Maria
Helena Figueiredo
Quando o trabalho nos entra pela casa
dentro
O Covid19 veio introduzir mudanças profundas nas nossas
relações interpessoais, mudanças que vão perdurar por algum tempo. Mas foi nas
relações de trabalho, na área dos serviços, que a mudança introduzida está já a
ter repercussões mais significativas com o recurso generalizado ao
teletrabalho.
A generalização do teletrabalho, que tem sido muito aplaudida, é
de facto, neste momento, uma solução para obviar à paralisação de muitos
sectores e manutenção dos postos de trabalho, mas é preciso ter atenção ao
cumprimento de regras, em especial o respeito pelos tempos de trabalho e de
descanso, sob pena de estarem a ser criadas novas formas de exploração dos
trabalhadores e trabalhadoras.
O teletrabalho estava já previsto quer no Código do Trabalho quer
na Lei Geral de Trabalho em Funções Públicas, como via de flexibilização dos
regimes de trabalho e conciliação da vida familiar com a vida profissional, mas
anteriormente ao Covid19 raramente as entidades patronais – as públicas e as
privadas – aceitavam a sua realização por acharem que perdiam o controlo do
trabalhador.
Mas com o sucesso da experiência actual, muitas entidades
patronais começam já a ver nesta modalidade de trabalho, não um instrumento de
flexibilização do trabalho, mas apenas uma oportunidade de redução de custos de
funcionamento das empresas.
Por exemplo, o teletrabalho reduz significativamente a necessidade
de espaço de escritório, bem como encargos com energia, água ou materiais de
limpeza, que passam a ser assumidos pelo trabalhador na sua casa. Também, de
acordo com alguns estudos, os trabalhadores em trabalho remoto são mais
produtivos e tendem a trabalhar mais horas por dia.

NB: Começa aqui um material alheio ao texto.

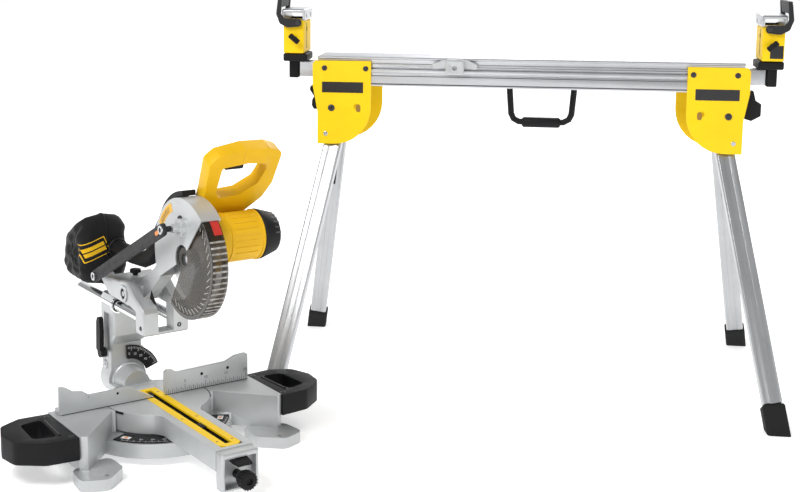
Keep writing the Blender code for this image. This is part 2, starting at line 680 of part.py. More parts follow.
# ------------------------------------------------------------------ sliding carriage
def make_carriage(carriage):
    """Chromed rails and the head bracket clamped to their front ends."""
    for side, side_name in ((-1, "left"), (1, "right")):
        rail = rod((side * RAIL_X, -0.042, RAIL_Z), (side * RAIL_X, 0.322, RAIL_Z), RAIL_R, 24)
        settle(rail, f"slide_rail_{side_name}", carriage, "chrome")

    side_view = [
        (-0.050, 0.246),
        (-0.010, 0.246),
        (-0.010, 0.290),
        (0.016, 0.296),
        (0.122, 0.2985),
        (0.168, 0.328),
        (0.166, 0.344),
        (0.152, 0.350),
        (0.118, 0.342),
        (0.074, 0.342),
        (0.058, 0.346),
        (0.034, 0.346),
        (-0.004, 0.320),
        (-0.044, 0.303),
        (-0.050, 0.294),
    ]
    body = plate(side_view, "YZ", -0.052, 0.052, soft=0.003)
    body = cut(body, box((-0.0300, -0.014, 0.2), (0.0300, 0.0690, 0.4)))
    body = cut(body, box((-0.0178, -0.1, 0.252), (0.0178, 0.0690, 0.4)))
    body = cut(body, box((-0.036, 0.1225, 0.2), (0.1, 0.3, 0.4)))
    for side in (-1, 1):
        bore = rod((side * RAIL_X, -0.0425, RAIL_Z), (side * RAIL_X, 0.1, RAIL_Z), RAIL_R + GAP, 24)
        body = cut(body, bore)
    body = cut(body, rod((-0.1, PIVOT.y, PIVOT.z), (0.1, PIVOT.y, PIVOT.z), 0.0103, 20))
    settle(body, "head_bracket", carriage, "silver")

    turn = empty("hinge_slide_lock", (0.0, 0.098, 0.3423), carriage)
    stem = rod((0, 0.098, 0.3423), (0, 0.098, 0.350), 0.006, 12)
    grip = rod((0, 0.098, 0.3465), (0, 0.098, 0.3555), 0.011, 12, soft=0.0015)
    settle(join(stem, grip), "slide_lock_knob", turn, "black")

    swing = empty("hinge_guard_link", LINK_REAR, carriage)
    along = (LINK_FRONT - LINK_REAR).normalized()
    turn_up = Vector((0, -along.z, along.y))
    half = 0.0125
    corners = [LINK_REAR + turn_up * half, LINK_REAR - turn_up * half]
    corners += [LINK_FRONT - turn_up * half, LINK_FRONT + turn_up * half]
    corners[0] = corners[0] - along * 0.012
    corners[1] = corners[1] - along * 0.012
    corners[2] = corners[2] + along * 0.012
    corners[3] = corners[3] + along * 0.012
    bar = plate(rounded([(c.y, c.z) for c in corners], 0.011, 4), "YZ", -0.0715, -0.0655)
    pins = [rod((-0.074, at.y, at.z), (-0.0523, at.y, at.z), 0.006, 16) for at in (LINK_REAR, LINK_FRONT)]
    settle(join(bar, *pins), "guard_link", swing, "charcoal")


# ------------------------------------------------------------------ head
def guard_point(radius, angle):
    """A point in the blade's plane, angle in degrees from straight ahead (-Y) towards +Z."""
    a = math.radians(angle)
    return (ARBOR.y - radius * math.cos(a), ARBOR.z + radius * math.sin(a))


def sector(outer, inner, first, last, steps):
    """A ring sector about the arbor in the YZ plane."""
    points = [guard_point(outer, first + (last - first) * i / steps) for i in range(steps + 1)]
    points += [guard_point(inner, last + (first - last) * i / steps) for i in range(steps + 1)]
    return points


def make_upper_guard(head):
    """The fixed blade guard with its arm and pivot knuckle, in one casting."""
    shell = plate(sector(GUARD_R, 0.030, 48, 208, 22), "YZ", -0.0250, 0.0180)
    hollow = plate(sector(GUARD_R - 0.003, 0.001, 30, 226, 28), "YZ", -0.0220, 0.0150)
    hub = rod((0.0145, ARBOR.y, ARBOR.z), (0.0176, ARBOR.y, ARBOR.z), 0.034, 28)
    shell = join(cut(shell, hollow), hub)
    arm = [
        (0.041, 0.304),
        (0.059, 0.316),
        (0.057, 0.332),
        (0.031, 0.350),
        (-0.006, 0.370),
        (-0.040, 0.394),
        guard_point(GUARD_R + 0.0005, 190.4),
        guard_point(GUARD_R - 0.0014, 192.5),
        guard_point(GUARD_R - 0.0014, 199.0),
        guard_point(GUARD_R - 0.0014, 206.5),
        (-0.058, 0.372),
        (-0.034, 0.352),
        (0.003, 0.322),
        (0.029, 0.306),
    ]
    web = plate(arm, "YZ", -0.0145, 0.0145)
    knuckle = rod((-0.0297, PIVOT.y, PIVOT.z), (0.0297, PIVOT.y, PIVOT.z), 0.020, 28)
    casting = join(web, knuckle)
    pin = rod((-0.0515, PIVOT.y, PIVOT.z), (0.0515, PIVOT.y, PIVOT.z), 0.0100, 20)
    casting = join(casting, pin)
    casting = join(casting, shell)
    crank = LINK_FRONT
    pad = rod((-0.0340, crank.y, crank.z), (-0.0230, crank.y, crank.z), 0.018, 20)
    post = rod((-0.0500, crank.y, crank.z), (-0.0330, crank.y, crank.z), 0.009, 16)
    casting = join(casting, pad, post)
    casting = cut(casting, rod((0.0, ARBOR.y, ARBOR.z), (0.03, ARBOR.y, ARBOR.z), 0.0105, 20))
    settle(casting, "upper_guard", head, "silver")


def make_lower_guard(head):
    """The retracting guard: left cheek pivoting about the arbor, rim and narrow right cheek."""
    swing = empty("hinge_lower_guard", ARBOR, head)
    outer = GUARD_R - 0.0036
    shape = plate(sector(outer, 0.013, -122, 64, 32), "YZ", -0.0205, 0.0135)
    hollow = plate(sector(outer - 0.0025, 0.001, -140, 84, 34), "YZ", -0.0180, 0.0110)
    shape = cut(shape, hollow)
    cheek_cut = plate(sector(0.098, 0.001, -140, 84, 24), "YZ", 0.0050, 0.0300)
    shape = cut(shape, cheek_cut)
    hub = rod((-0.0205, ARBOR.y, ARBOR.z), (-0.0180, ARBOR.y, ARBOR.z), 0.024, 28)
    shape = join(shape, hub)
    shape = cut(shape, rod((-0.03, ARBOR.y, ARBOR.z), (-0.01, ARBOR.y, ARBOR.z), 0.0125, 24))
    settle(shape, "lower_guard", swing, "smoke")


def make_blade(head):
    """The toothed blade and the arbor with its flanges and bolt head."""
    spin = empty("hinge_blade", ARBOR, head)
    teeth = 40
    outline = []
    for k in range(teeth):
        start = 360.0 * k / teeth
        pitch = 360.0 / teeth
        outline.append(guard_point(BLADE_R, -start))
        outline.append(guard_point(BLADE_R - 0.001, -start - pitch * 0.30))
        outline.append(guard_point(BLADE_R - 0.0065, -start - pitch * 0.80))
    bore = arc((ARBOR.y, ARBOR.z), 0.0083, 0, 345, 23)
    settle(plate(outline, "YZ", -0.0009, 0.0009, holes=[bore]), "blade", spin, "steel")

    def disc(x0, x1, radius, sides=24):
        return rod((x0, ARBOR.y, ARBOR.z), (x1, ARBOR.y, ARBOR.z), radius, sides)

    shaft = disc(-0.010, 0.0176, 0.0080)
    flanges = [disc(-0.0040, -0.0012, 0.021), disc(0.0012, 0.0040, 0.021)]
    bolt = disc(-0.0155, -0.0040, 0.0090, 6)
    settle(join(shaft, bolt, *flanges), "arbor", spin, "steel")


def make_motor(head):
    """Gearbox and motor housing with the handle's mounting pad, its end cap and the battery."""
    def disc(centre, x0, x1, radius, sides=32, end_radius=None, soft=0.0):
        start = (x0, centre.y, centre.z)
        return rod(start, (x1, centre.y, centre.z), radius, sides, end_radius, soft)

    body = disc(ARBOR, 0.0183, 0.048, 0.036, 28)
    body = join(body, disc(MOTOR, 0.0183, 0.126, MOTOR_R, 36))
    pad = [(-0.205, 0.505), (-0.1700, 0.5120), (-0.1420, 0.5257), (-0.156, 0.485)]
    body = join(body, plate(pad, "YZ", 0.060, 0.120))
    shelf = box((0.040, -0.166, 0.424), (0.110, -0.1485, 0.500), 0.002)
    body = join(body, shelf)
    settle(body, "motor_housing", head, "yellow")

    cap = disc(MOTOR, 0.1263, 0.168, MOTOR_R + 0.003, 32, MOTOR_R - 0.010, 0.003)
    settle(cap, "motor_cap", head, "black")

    slide = empty("slide_battery", (0.086, -0.148, 0.455), head)
    pack = box((0.050, -0.1480, 0.412), (0.122, -0.082, 0.500), 0.006)
    settle(pack, "battery", slide, "charcoal")


def handle_matrix():
    """From the handle's own plane (x across, y up its legs, z out of its front) to saw coordinates."""
    across = Vector((1, 0, 0))
    up = Vector((0, -math.sin(HANDLE_TILT), math.cos(HANDLE_TILT)))
    out = across.cross(up)
    turn = Matrix((across, up, out)).transposed().to_4x4()
    return Matrix.Translation(HANDLE_AT) @ turn


def make_handle(head):
    """The transverse D-handle and its trigger."""
    outer = [(0.0155, -0.048), (0.0155, -0.010), (0.012, 0.058), (0.030, 0.076), (0.085, 0.087)]
    outer += [(0.140, 0.086), (0.172, 0.074), (0.166, 0.000), (0.150, -0.034), (0.112, HANDLE_LOW)]
    outer += [(0.070, HANDLE_LOW), (0.034, -0.062)]
    hole = [(0.042, 0.046), (0.100, 0.053), (0.140, 0.048), (0.145, 0.036), (0.132, 0.002), (0.095, -0.022)]
    hole += [(0.050, -0.026), (0.040, -0.010)]
    place = handle_matrix()
    depth = HANDLE_T
    body = plate(rounded(outer, 0.012, 2), "XY", -depth, 0.0, holes=[rounded(hole, 0.008, 2)], soft=0.005)
    low = Vector((0.054, 0.034, -depth / 2 - 0.007))
    high = Vector((0.096, 0.0545, -depth / 2 + 0.007))
    clearance = Vector((0.0005, TRIGGER_TRAVEL + 0.001, 0.0005))
    body = cut(body, box(low - clearance, high + clearance))
    body.data.transform(place)
    settle(body, "main_handle", head, "yellow")

    slide = empty("slide_trigger", place @ ((low + high) / 2), head)
    trigger = box(low, high, 0.002)
    trigger.data.transform(place)
    settle(trigger, "trigger", slide, "black")


def make_dust_parts(head):
    """The dust duct from the rear of the guard and the cloth bag on its end."""
    route = [(-0.085, 0.505), (-0.052, 0.478), (-0.028, 0.448), (-0.010, 0.420), (0.014, 0.400)]
    route += [(0.050, 0.386), (0.095, 0.383), (0.140, 0.384), (0.1897, 0.384)]
    duct = bent([(0.0, y, z) for y, z in route], 0.0185)
    duct = cut(duct, rod((-0.1, ARBOR.y, ARBOR.z), (0.1, ARBOR.y, ARBOR.z), GUARD_R + 0.0008, 64))
    shroud = plate(sector(GUARD_R + 0.0125, GUARD_R + 0.0015, 96, 144, 10), "YZ", -0.016, 0.014)
    settle(join(duct, shroud), "dust_duct", head, "black")

    side_view = [(0.190, 0.322), (0.190, 0.430), (0.212, 0.462), (0.256, 0.452), (0.320, 0.410)]
    side_view += [(0.332, 0.318), (0.290, 0.297), (0.224, 0.297)]
    bag = plate(rounded(side_view, 0.02), "YZ", -0.084, 0.036, soft=0.010)
    settle(bag, "dust_bag", head, "cloth")


def make_saw():
    """The whole saw, on nested joint empties."""
    saw = empty("saw", STAND_AT + SAW_FROM_STAND, yaw=SAW_YAW)
    make_base(saw)
    make_side_handles(saw)
    make_mitre_scale(saw)
    make_fences(saw)
    table = empty("hinge_mitre", (0, 0, TABLE_Z), saw)
    make_turntable(table)
    make_kerf_plate(table)
    make_mitre_controls(table)
    bevel = empty("hinge_bevel", (0, TRUNNION_Y, TABLE_Z), table)
    make_column(bevel)
    carriage = empty("slide_carriage", (0, TRUNNION_Y, RAIL_Z), bevel)
    make_carriage(carriage)
    head = empty("hinge_head", PIVOT, carriage)
    make_upper_guard(head)
    make_lower_guard(head)
    make_blade(head)
    make_motor(head)
    make_handle(head)
    make_dust_parts(head)


clear_scene()
PARTS = bpy.data.collections.new("mitre_saw_on_stand")
bpy.context.scene.collection.children.link(PARTS)
make_stand()
make_saw()
bpy.context.view_layer.update()
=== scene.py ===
"""Sliding compound mitre saw set down beside its folding leg stand: the fine surfaces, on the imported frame."""

import json
import math

import bmesh
import bpy
from mathutils import Matrix, Vector

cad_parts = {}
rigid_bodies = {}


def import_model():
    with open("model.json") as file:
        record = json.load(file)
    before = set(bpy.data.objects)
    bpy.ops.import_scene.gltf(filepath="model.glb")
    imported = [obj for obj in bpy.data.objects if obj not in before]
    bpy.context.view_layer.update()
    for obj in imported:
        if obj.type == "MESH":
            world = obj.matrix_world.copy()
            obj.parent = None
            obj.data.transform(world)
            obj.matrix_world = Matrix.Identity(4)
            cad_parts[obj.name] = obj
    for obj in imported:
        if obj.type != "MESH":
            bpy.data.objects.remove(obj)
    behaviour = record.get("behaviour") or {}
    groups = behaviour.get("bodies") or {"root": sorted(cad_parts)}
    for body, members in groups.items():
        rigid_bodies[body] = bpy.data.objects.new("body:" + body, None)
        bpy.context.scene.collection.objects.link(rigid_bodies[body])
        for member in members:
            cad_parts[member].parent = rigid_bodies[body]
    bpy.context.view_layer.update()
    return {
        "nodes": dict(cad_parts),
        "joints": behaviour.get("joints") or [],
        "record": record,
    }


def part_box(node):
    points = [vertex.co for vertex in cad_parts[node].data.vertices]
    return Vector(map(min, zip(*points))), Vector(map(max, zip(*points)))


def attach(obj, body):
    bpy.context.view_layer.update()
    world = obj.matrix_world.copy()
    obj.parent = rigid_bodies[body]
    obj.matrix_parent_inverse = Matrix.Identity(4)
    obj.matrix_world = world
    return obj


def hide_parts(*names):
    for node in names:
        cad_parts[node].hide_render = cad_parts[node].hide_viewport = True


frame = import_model()
NODES = frame["nodes"]
BODY_OF = {n: b for b, names in frame["record"]["behaviour"]["bodies"].items() for n in names}
SLOT_OF = {s["node"]: s["material_slot"] for s in frame["record"]["subparts"]}
JOINTS = {j["name"]: j for j in frame["joints"]}

# ------------------------------------------------------------------ frames
BEAM_LOW, BEAM_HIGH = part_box("beam")
STAND_AT = Vector(((BEAM_LOW.x + BEAM_HIGH.x) / 2, (BEAM_LOW.y + BEAM_HIGH.y) / 2, 0.0))
SAW_AT = Vector((*JOINTS["mitre"]["pos_m"][:2], 0.0))
FENCE_DIRECTION = Vector(JOINTS["chop"]["axis"])
STAND = Matrix.Translation(STAND_AT)
SAW = Matrix.Translation(SAW_AT) @ Matrix.Rotation(math.atan2(FENCE_DIRECTION.y, FENCE_DIRECTION.x), 4, "Z")


def family(node):
    """The local frame a node is modelled in: the saw's for everything that rides on the saw."""
    body = BODY_OF[node]
    while body not in ("stand", "saw"):
        body = next(j["parent"] for j in frame["joints"] if j["child"] == body)
    return SAW if body == "saw" else STAND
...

Ora, esse aumento de produtividade tem de decorrer da
flexibilização e da melhor conciliação da vida profissional com a vida pessoal
e não da prestação de mais horas de trabalho ou da ideia de que os
trabalhadores estando em casa estão disponíveis a qualquer hora ou todos os
dias da semana.
De acordo com um estudo recentemente divulgado pelo INE cerca de
57% dos trabalhadores por conta de outrem tinham sido contactados pela entidade
patronal ou chefia fora do horário de trabalho.
Em casa é mais difícil salvaguardar o “horário de trabalho” mas
importa ter consciência de que os trabalhadores têm direito a desligar-se –
seja do telefone seja do computador – e que há tempos para trabalhar e tempos
para a família e para descansar, sob pena de a confusão entre a vida
profissional e a vida familiar lhes transformar o dia a dia num inferno.

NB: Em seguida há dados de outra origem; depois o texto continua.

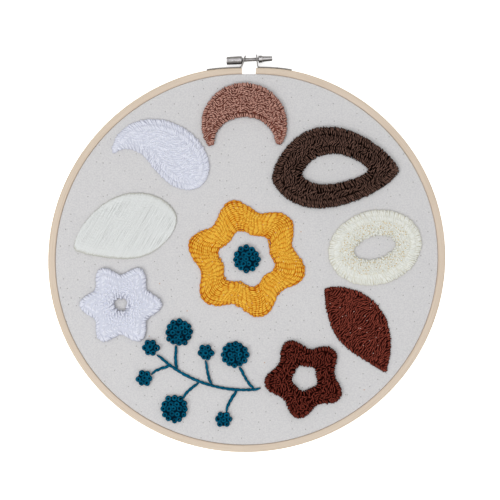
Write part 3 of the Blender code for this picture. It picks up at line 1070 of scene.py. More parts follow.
class Patch:
    """A stitched area between a left and a right edge, seen by its share along and its share across."""

    looped: bool = True
    place: Place

    def edges(self, along: Array) -> tuple[Array, Array]:
        """The left and the right edge at these shares, in the motif's own frame."""
        raise NotImplementedError

    def at(self, along: Array, across: Array) -> Array:
        """Plan points: a straight blend from the left edge, across 0, to the right one, across 1."""
        left, right = self.edges(along)
        return self.place.put(left + (right - left) * across[..., None])

    def width(self, along: Array) -> Array:
        """The distance between the two edges at these shares."""
        left, right = self.edges(along)
        return np.linalg.norm(right - left, axis=-1)

    def rims(self, steps: int = 260) -> list[Array]:
        """Its closed outlines, walked with the stitches on the left."""
        along = np.arange(steps) / steps
        if self.looped:
            left, right = self.edges(along)
            return [self.place.put(right), self.place.put(left)[::-1]]
        left, right = self.edges(np.linspace(0, 1, steps))
        return [self.place.put(np.concatenate([right, left[::-1]]))]

    def slab(self, height: float, inset: float, stations: int = 150, columns: int = 6) -> Skin:
        """The low ground of yarn under the stitches, domed like them and drawn in from their edge; low and
        unlit, it takes the yarn's painted shade between the loops.

        Args:
            height: its height in the middle.
            inset: how far it is drawn in.
            stations: how many sections it has.
            columns: how many points a section has on top.

        Returns:
            A closed surface.
        """
        along = np.arange(stations) / stations if self.looped else np.linspace(0, 1, stations)
        start = np.clip(inset / self.width(along), 0, 0.4)[:, None]
        shares = np.linspace(0, 1, columns)
        across = start + (1 - 2 * start) * np.concatenate([[0.04], shares, [0.96]])
        tops = np.concatenate([[0], height * dome(shares), [0]])
        plan = self.at(np.broadcast_to(along[:, None], across.shape), across)
        sections = raised(plan, STITCH_BASE + tops)
        turns = np.append(along, 1.0) if self.looped else along
        return swept(sections[None], turns[None] * 0.1, self.looped, np.full(1, 0.3)).unlit()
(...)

Há que salientar e prevenir um outro aspecto muito negativo que o
teletrabalho induz: o isolamento dos trabalhadores e trabalhadoras.
A falta de contacto, pessoal e directo, com colegas não permite
nem propicia a troca de ideias e o desenvolvimento pessoal, mas sobretudo
desprotege os trabalhadores, que passam a estar sozinhos na sua relação com o
chefe ou o patrão, sujeitos a pressões e abusos, sem rede de solidariedade
entre si e com menor possibilidade de intervenção das suas organizações
representativas, as comissões de trabalhadores e os sindicatos.
Sim, o teletrabalho tem aspectos positivos e, em certas
circunstâncias e profissões, pode ser uma alternativa, mas não deve ser pervertido
nem encarado como a forma de trabalho do futuro e menos ainda como o novo
“normal” das relações laborais.
Continuem a proteger-se e até para a semana!